Castel Gandolfo, the papal summer residence, is perched on the edge of a crater and overlooks a beautiful lake.

I have visited Castel Gandolfo a number of times, and stood often on the roof of the palace looking out over the lake — mostly because I am friends with the Jesuit astronomers who have an observatory on the roof of the castle, and who, until a few years ago, actually lived in the palace. One summer day more than 20 years ago, my older son, Christopher (whom Cardinal Ratzinger once picked up affectionately in St. Peter’s Square) who had recently learned to walk, was stumbling over the marble livingroom in the castle toward a large, color television set which rested unsteadily on a stand; he leaned against it; it began to rock back and forth; it started to tip over; I jumped over to him to snatch him away just in time; the tv set fell to the floor with an enormous boom which echoed throughout the palace; and we were relieved Chris wasn’t harmed. It was in the time of Pope John Paul II, but t he Pope was not in the palace at the time.

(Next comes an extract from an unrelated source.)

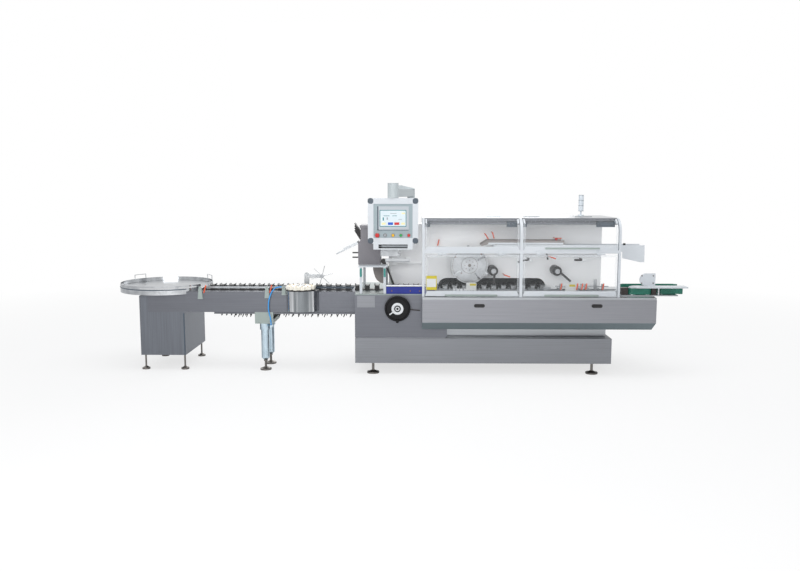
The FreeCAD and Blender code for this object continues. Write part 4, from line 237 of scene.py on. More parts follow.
def shade_banded_steel(name, low, high, edge_z, fold_shade):
    """Brushed sheet whose folded lower band, below edge_z, is painted darker as shade."""
    material, tree, shader = surface(name, high, 0.4, 1.0)
    lines = streaks(tree, (BRUSH_ALONG, BRUSH_ACROSS, BRUSH_ACROSS))
    ramp = tinted(tree, shader, lines, low, high)
    place = add(tree, "ShaderNodeTexCoord").outputs["Object"]
    height = add(tree, "ShaderNodeSeparateXYZ", {"Vector": place}).outputs["Z"]
    # Painted shade: below edge_z the colour turns to the darker fold colour.
    below = add(tree, "ShaderNodeMath", {0: height}, operation="LESS_THAN")
    below.inputs[1].default_value = edge_z
    mix = add(tree, "ShaderNodeMix", data_type="RGBA")
    tree.links.new(below.outputs[0], mix.inputs["Factor"])
    tree.links.new(ramp.outputs["Color"], mix.inputs[6])
    mix.inputs[7].default_value = linear(fold_shade)
    tree.links.new(mix.outputs[2], shader.inputs["Base Color"])
    roughened(tree, shader, lines, 0.34, 0.46)
    bumped(tree, shader, lines, BRUSH_DEPTH)
    return material


# Brushed stainless sheet: cool grey, streaks along the length of each panel.
sheet_steel = brushed_steel("brushed stainless sheet", "#6D6F75", "#74767C", "x")
# The same sheet on the plinth, a little lighter.
plinth_steel = brushed_steel("brushed stainless plinth sheet", "#838589", "#8B8D92", "x")
# The same sheet with the grain upright, on cabinets whose doors are brushed from top to bottom.
upright_steel = brushed_steel("brushed stainless sheet, upright grain", "#6C6F75", "#787C83", "z")
# Skirt of the machine: brushed sheet with painted shade, a darker band on the fold along its foot.
skirt_steel_painted_shade = shade_banded_steel("brushed stainless skirt with painted shade", "#8F9095", "#97989D", SKIRT_SHADE_Z, "#7E898D")
# Ground plates and ledges: lighter, and smoother than the panels. On the top of the hood roof and on the front
# of the cabinet under the apron, the same finish is a painted highlight.
plate_steel_and_painted_highlight = brushed_steel("ground steel plate and painted highlight", "#A9ACAF", "#B9BCBF", "x", (0.24, 0.36))
# Deck under the conveyors: greenish grey from the light that falls through the guards.
deck_steel = brushed_steel("brushed deck plate", "#7E8685", "#8A9291", "x", (0.4, 0.52))
# Roof of the hood: dull rolled sheet, darker than the frame below it.
roof_steel = brushed_steel("rolled roof sheet", "#6C6F74", "#777A80", "x", (0.42, 0.54))
# Polished stainless: nearly a mirror, darkened slightly by fine scratches.
polished = machined("polished stainless", "#B9BBBE", "#DCDEE0", (0.06, 0.16), WIDE_MARKS)
# Turned steel of pins, rods and feet: duller and darker.
turned = machined("turned steel", "#6E6A66", "#8A8683", (0.3, 0.45))
# Cast and machined aluminium: pale and satin.
cast = machined("machined aluminium", "#A4A7AA", "#BCBFC2", (0.28, 0.42))
# Light anodised extrusions of the guard frame: nearly white, soft sheen.
extrusion = powder_coat("light anodised aluminium", "#C6CBD0", "#D2D6DA", 0.36)
# Bezel round the screen: light grey coat.
panel_bezel = powder_coat("light grey bezel coat", "#AEB4BA", "#B9BFC4", 0.4)
# Face of the panel: grey-green textured polyester film.
panel_film = powder_coat("grey polyester film", "#93A1A6", "#9DABB0", 0.5)
# Round legs of the conveyor: cool satin tube.
leg_alloy = machined("satin aluminium tube", "#B8CAD5", "#CDDFE9", (0.24, 0.34), WIDE_MARKS)
# Clamps on the legs and the A brackets: grey-green painted castings.
casting_green = powder_coat("grey green casting paint", "#8E9995", "#9DA8A3", 0.45)
# Light grey powder coat of the back plate and housings.
pale_coat = powder_coat("light grey powder coat", "#F0F1F2", "#F8F9FA")
# Off-white coat of the panel arm: faintly green.
arm_coat = powder_coat("off-white powder coat", "#B2BABC", "#BEC6C8", 0.38)
# Grey hammer enamel of the folder: brownish grey.
folder_grey = powder_coat("grey enamel", "#6E6C71", "#7B797E", 0.4)
# Dark enamel of the blocks: near black brown.
dark_enamel = powder_coat("dark brown enamel", "#2A2422", "#3A3230", 0.4)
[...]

The air is usually fresh there, high up above the lake.

Castle Gandolfo Gardens

Castle Gandolfo Gardens

Nearby are the large Vatican Gardens of Castel Gandolfo, which end with an organic vegetable garden which supplies organic vegetables to the Pope’s table, and grazing cows who produce organic milk as well.

There is a massive domed hall built by the Emperor Domitian before the year 100 A.D., and there during the Second World War, hundreds of Italian Jews found refuge for many months.

You can still see the soot on the walls where small fires were burning wood for warmth or cooking food.

 

Hundreds of Italian Jews found refuge for many months here.

Hundreds of Italian Jews found refuge for many months here.

All was quiet in the palace today as the Pope spends the day resting and praying.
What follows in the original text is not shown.